Alessandro Dazza, directeur général d’Imerys, se félicite dans le communiqué : « Je suis enthousiasmé par le potentiel de notre projet lithium et très fier du travail accompli par les équipes au cours des 18 derniers mois pour le développer. Une fois le projet Emili mené à bien, il devrait fournir une source domestique durable et compétitive d'approvisionnement en lithium pour les constructeurs automobiles français et européens et contribuerait largement à relever les défis de la transition énergétique. Nous estimons le gisement autour d'un million de tonnes d'oxyde de lithium. » Le projet devrait nécessiter un investissement estimé à approximativement 1 milliard d'euros : « C’est un investissement énorme mais c’est notre part dans la transition écologique. On est convaincus que c’est un projet clef pour rendre la France et l’Europe indépendants des importations de lithium qui est aujourd’hui une matière première critique, qui n’existe pas sur le sol européen. Il est entièrement importé », se félicite Alessandro Dazza.
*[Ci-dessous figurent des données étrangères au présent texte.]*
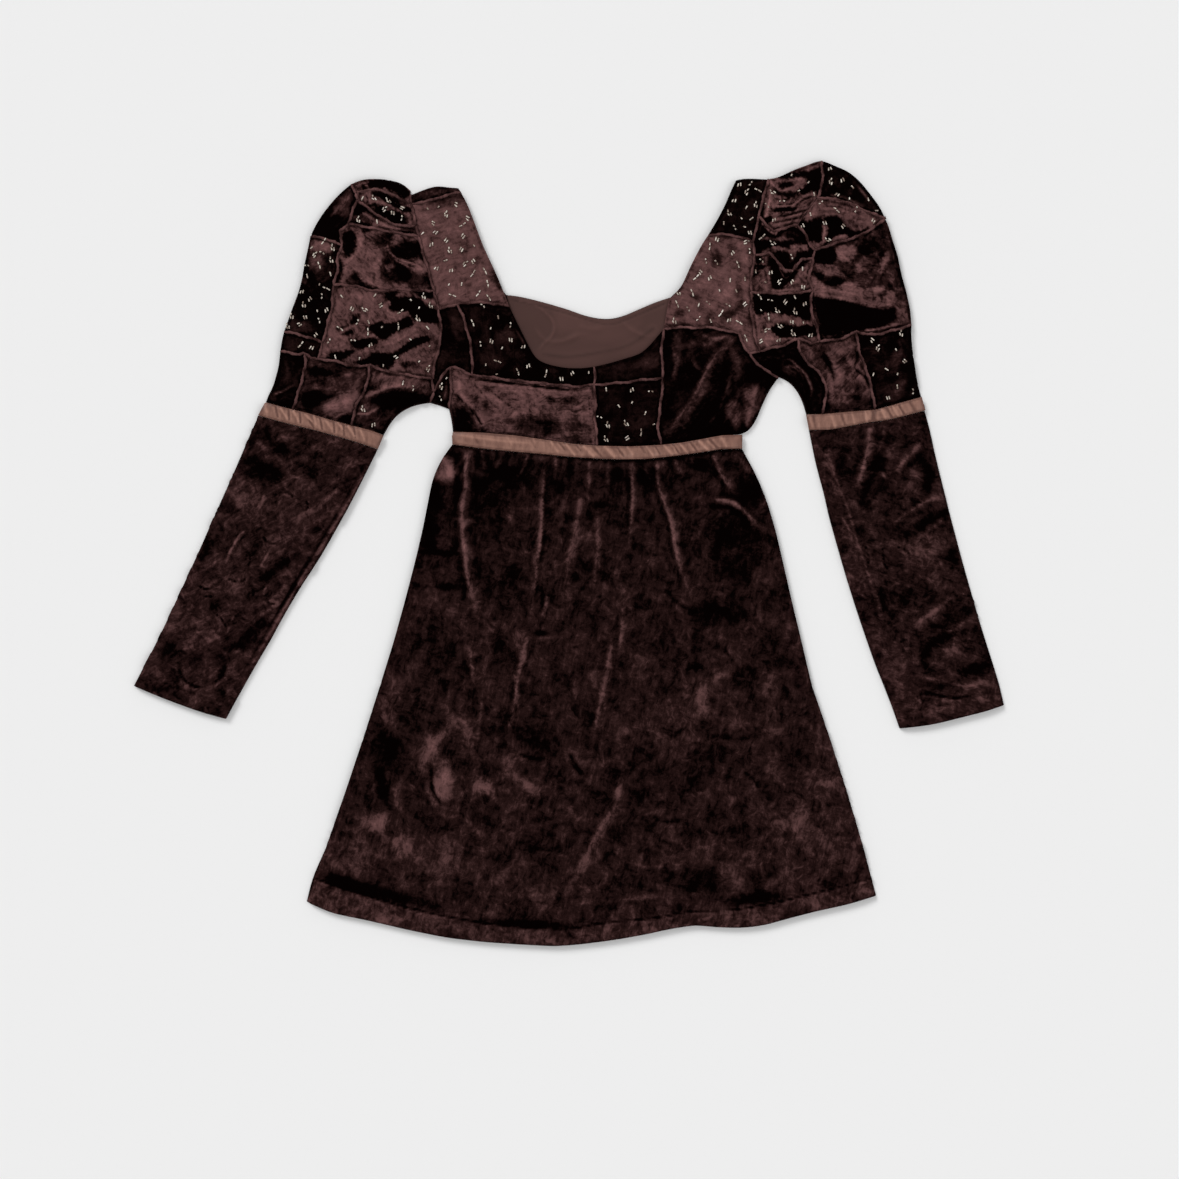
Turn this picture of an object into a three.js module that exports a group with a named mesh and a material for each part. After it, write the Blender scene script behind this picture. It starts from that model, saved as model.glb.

Les quantités de lithium sont, selon le directeur du projet Emili Alain Parte, très intéressantes : « Le gisement est différent de ce qu’on peut trouver dans d’autres parties du monde. Aujourd’hui, le lithium en Europe provient d’Australie ou d’Amérique du Sud. Ici, on est sur un gisement avec une concentration en lithium parmi les plus élevées. C’est un gisement très attractif à cet égard. De plus, on n’est pas arrivé au bout du gisement. On a une deuxième campagne de sondage pour connaître l’étendue du gisement et sa profondeur. » Le coût de production du lithium à Beauvoir devrait se situer entre 7 €/kg et 9 €/kg, un « niveau compétitif en particulier sur le marché européen ». La production devrait débuter dans les 5 prochaines années, une fois les phases de laboratoire et de pilote industriels achevées.« On aura la partie minière ici, la partie de conversion dans la région. On est en discussion avec les localités des environs mais on sera sûrement sur un site industriel déjà existant pour limiter l’impact sur l’environnement », indique le directeur général. À terme, près de 1 000 emplois directs et indirects devraient être créés.